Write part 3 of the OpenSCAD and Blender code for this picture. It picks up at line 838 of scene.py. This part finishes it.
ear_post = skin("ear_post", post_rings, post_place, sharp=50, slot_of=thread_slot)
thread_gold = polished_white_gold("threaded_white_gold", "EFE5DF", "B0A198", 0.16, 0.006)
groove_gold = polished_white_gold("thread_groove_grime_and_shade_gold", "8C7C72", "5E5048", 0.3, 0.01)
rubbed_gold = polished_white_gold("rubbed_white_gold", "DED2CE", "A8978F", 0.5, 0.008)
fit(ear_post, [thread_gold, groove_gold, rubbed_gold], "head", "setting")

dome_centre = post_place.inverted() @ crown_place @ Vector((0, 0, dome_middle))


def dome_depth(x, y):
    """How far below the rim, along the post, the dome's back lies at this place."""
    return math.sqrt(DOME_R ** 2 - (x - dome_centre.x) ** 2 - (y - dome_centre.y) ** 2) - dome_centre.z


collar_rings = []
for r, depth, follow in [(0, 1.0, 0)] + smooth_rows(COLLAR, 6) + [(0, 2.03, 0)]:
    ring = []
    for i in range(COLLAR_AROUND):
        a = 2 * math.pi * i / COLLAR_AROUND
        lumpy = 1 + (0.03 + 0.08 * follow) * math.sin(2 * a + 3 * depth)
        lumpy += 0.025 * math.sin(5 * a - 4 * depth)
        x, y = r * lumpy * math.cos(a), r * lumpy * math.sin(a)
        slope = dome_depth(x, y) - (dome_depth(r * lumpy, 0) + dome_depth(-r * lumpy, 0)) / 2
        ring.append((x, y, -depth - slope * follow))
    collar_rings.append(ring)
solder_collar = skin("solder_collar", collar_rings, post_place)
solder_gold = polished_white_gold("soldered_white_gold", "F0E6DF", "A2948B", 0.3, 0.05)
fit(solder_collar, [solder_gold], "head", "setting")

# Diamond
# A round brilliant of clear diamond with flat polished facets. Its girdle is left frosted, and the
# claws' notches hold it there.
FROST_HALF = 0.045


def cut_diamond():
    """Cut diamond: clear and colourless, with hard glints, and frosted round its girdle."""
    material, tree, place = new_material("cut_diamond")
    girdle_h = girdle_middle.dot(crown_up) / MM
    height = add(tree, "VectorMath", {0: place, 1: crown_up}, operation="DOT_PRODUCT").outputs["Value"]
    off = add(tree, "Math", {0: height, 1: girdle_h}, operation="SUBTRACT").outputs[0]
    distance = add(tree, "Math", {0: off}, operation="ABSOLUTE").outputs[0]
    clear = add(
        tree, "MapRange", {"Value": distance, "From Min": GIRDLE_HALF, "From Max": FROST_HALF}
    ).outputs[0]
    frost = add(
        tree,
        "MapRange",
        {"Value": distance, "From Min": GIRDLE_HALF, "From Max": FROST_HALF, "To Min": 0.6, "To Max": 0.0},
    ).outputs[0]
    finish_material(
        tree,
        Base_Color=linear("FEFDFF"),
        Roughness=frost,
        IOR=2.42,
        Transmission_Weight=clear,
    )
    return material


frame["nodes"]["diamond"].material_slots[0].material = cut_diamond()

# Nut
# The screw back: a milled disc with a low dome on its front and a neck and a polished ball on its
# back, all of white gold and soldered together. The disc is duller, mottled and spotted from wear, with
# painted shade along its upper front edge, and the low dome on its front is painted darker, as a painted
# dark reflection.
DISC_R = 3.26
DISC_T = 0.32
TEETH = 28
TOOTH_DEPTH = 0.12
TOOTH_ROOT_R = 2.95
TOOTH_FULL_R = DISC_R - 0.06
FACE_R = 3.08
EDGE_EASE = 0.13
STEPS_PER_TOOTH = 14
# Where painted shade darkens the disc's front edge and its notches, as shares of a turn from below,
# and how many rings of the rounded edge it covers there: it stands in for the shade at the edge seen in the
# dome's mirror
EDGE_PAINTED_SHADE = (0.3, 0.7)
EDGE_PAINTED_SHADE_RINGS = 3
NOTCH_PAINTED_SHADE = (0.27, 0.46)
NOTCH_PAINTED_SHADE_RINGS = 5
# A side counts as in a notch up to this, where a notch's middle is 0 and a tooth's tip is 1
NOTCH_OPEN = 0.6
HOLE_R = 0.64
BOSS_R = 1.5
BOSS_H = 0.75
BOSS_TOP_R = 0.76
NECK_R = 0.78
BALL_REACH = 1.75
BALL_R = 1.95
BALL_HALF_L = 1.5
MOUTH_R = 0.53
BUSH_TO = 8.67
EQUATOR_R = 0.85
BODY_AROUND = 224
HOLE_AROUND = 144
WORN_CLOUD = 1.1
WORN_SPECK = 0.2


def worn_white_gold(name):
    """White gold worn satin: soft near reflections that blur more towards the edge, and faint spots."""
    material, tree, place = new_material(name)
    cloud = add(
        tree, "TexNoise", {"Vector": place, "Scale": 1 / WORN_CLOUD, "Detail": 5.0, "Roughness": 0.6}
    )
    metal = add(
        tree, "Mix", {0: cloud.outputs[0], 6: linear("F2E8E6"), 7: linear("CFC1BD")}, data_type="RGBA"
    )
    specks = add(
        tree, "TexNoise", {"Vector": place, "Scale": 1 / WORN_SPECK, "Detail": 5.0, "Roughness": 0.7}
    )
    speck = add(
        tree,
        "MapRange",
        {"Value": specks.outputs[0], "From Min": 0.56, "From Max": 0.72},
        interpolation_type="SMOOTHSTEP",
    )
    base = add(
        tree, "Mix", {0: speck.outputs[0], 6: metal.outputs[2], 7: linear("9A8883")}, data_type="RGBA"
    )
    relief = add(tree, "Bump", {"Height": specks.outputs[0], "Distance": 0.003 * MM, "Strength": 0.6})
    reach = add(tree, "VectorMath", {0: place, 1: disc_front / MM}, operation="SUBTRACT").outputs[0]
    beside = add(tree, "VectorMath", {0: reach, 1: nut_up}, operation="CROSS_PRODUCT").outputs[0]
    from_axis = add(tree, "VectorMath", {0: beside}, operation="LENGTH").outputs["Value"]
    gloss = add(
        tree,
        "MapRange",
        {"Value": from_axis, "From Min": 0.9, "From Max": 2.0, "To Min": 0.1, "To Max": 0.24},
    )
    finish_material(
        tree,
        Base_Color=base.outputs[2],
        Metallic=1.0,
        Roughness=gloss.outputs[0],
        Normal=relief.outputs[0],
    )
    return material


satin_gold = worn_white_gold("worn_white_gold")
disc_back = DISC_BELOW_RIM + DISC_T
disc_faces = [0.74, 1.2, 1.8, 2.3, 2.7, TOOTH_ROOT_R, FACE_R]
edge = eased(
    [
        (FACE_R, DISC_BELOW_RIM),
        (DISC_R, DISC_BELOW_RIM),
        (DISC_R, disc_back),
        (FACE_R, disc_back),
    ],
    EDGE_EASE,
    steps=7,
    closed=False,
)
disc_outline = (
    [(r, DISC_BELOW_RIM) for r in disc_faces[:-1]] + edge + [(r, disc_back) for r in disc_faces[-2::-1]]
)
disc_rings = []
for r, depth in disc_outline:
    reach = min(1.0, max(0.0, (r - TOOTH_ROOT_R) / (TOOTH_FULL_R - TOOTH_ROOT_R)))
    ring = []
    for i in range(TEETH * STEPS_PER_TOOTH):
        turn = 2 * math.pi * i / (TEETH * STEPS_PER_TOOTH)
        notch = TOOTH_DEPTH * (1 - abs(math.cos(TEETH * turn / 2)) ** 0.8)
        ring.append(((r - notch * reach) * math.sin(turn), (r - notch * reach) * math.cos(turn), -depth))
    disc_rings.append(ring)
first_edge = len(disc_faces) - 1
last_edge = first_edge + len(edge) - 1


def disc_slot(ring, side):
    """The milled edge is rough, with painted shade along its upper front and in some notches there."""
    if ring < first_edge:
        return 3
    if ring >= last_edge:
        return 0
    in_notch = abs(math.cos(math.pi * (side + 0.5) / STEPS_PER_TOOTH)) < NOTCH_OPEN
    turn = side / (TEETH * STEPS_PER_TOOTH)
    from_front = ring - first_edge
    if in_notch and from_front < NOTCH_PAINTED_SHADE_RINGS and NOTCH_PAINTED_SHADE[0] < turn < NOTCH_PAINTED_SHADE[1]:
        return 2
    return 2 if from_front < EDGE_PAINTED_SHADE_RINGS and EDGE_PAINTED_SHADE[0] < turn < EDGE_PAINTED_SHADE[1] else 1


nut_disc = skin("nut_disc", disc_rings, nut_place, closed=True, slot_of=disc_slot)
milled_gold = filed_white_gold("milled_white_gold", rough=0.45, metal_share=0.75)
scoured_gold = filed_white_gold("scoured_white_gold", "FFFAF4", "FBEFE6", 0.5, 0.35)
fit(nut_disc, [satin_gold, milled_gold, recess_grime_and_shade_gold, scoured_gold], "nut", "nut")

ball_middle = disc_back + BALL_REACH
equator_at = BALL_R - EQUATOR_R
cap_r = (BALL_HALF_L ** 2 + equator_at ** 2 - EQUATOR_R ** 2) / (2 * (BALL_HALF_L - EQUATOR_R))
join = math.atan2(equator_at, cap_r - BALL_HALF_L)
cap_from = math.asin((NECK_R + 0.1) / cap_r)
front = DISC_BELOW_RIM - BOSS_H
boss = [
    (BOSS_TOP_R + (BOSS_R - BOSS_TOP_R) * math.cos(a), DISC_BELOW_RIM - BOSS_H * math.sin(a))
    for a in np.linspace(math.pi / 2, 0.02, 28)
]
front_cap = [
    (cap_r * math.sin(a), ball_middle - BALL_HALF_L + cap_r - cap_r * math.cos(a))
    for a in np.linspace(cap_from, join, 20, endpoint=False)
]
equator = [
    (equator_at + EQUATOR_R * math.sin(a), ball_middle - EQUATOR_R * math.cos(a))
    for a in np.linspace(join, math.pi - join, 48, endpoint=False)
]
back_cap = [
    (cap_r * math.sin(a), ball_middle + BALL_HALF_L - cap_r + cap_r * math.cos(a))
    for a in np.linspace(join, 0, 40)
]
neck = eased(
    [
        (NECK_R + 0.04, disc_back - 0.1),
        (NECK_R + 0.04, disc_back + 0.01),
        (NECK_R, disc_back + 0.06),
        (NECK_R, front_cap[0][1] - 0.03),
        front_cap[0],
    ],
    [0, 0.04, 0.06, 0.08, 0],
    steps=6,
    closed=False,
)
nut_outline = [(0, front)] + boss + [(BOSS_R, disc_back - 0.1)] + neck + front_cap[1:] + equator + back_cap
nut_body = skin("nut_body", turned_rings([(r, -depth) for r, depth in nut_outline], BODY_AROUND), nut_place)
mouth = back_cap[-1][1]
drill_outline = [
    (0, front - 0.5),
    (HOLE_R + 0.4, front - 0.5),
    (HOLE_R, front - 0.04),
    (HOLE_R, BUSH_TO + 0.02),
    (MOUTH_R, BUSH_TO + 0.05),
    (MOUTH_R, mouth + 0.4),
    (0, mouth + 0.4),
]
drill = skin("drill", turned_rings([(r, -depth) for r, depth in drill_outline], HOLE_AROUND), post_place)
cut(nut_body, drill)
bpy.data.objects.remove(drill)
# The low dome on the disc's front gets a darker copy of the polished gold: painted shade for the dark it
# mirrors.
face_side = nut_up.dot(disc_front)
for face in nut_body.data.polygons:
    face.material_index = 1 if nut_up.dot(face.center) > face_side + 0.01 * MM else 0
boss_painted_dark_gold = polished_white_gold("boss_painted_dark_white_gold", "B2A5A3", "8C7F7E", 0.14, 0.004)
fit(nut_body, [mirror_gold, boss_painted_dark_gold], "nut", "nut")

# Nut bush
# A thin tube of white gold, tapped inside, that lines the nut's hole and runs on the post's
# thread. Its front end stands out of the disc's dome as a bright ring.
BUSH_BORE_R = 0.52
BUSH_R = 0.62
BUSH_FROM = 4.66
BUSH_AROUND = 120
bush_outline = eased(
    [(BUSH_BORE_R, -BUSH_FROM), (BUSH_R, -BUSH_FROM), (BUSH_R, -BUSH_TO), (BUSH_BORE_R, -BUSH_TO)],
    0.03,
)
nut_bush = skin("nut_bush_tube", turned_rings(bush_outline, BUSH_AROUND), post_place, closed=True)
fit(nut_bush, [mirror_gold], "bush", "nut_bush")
========================================================================
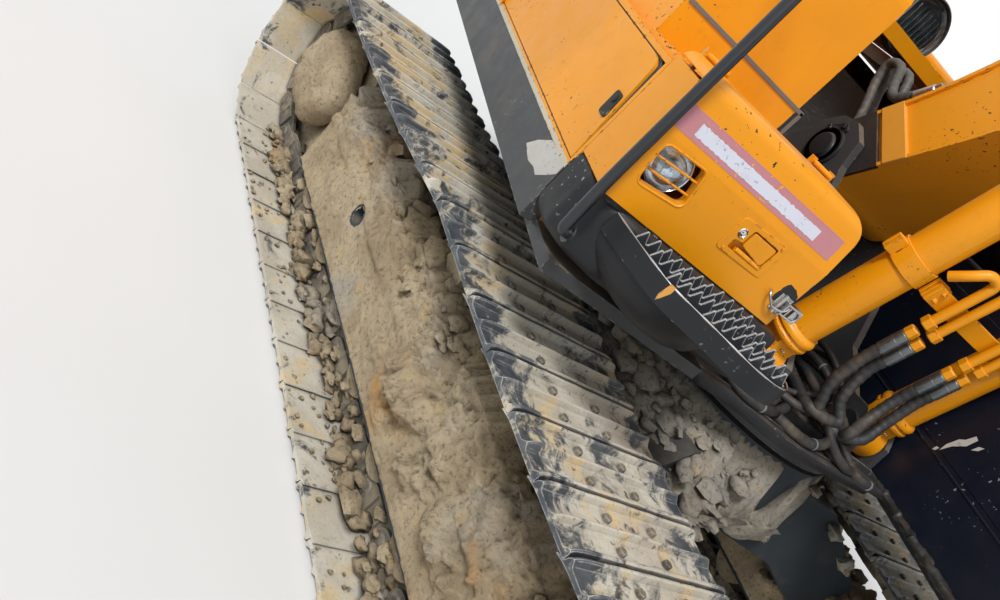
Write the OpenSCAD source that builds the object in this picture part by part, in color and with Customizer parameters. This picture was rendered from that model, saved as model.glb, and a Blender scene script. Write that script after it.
========================================================================
## SET EXERCISE
Report every line in the data above in which the word "Write" appears.

## FULL RESPONSE
Write part 3 of the OpenSCAD and Blender code for this picture. It picks up at line 838 of scene.py. This part finishes it.
Write the OpenSCAD source that builds the object in this picture part by part, in color and with Customizer parameters. This picture was rendered from that model, saved as model.glb, and a Blender scene script. Write that script after it.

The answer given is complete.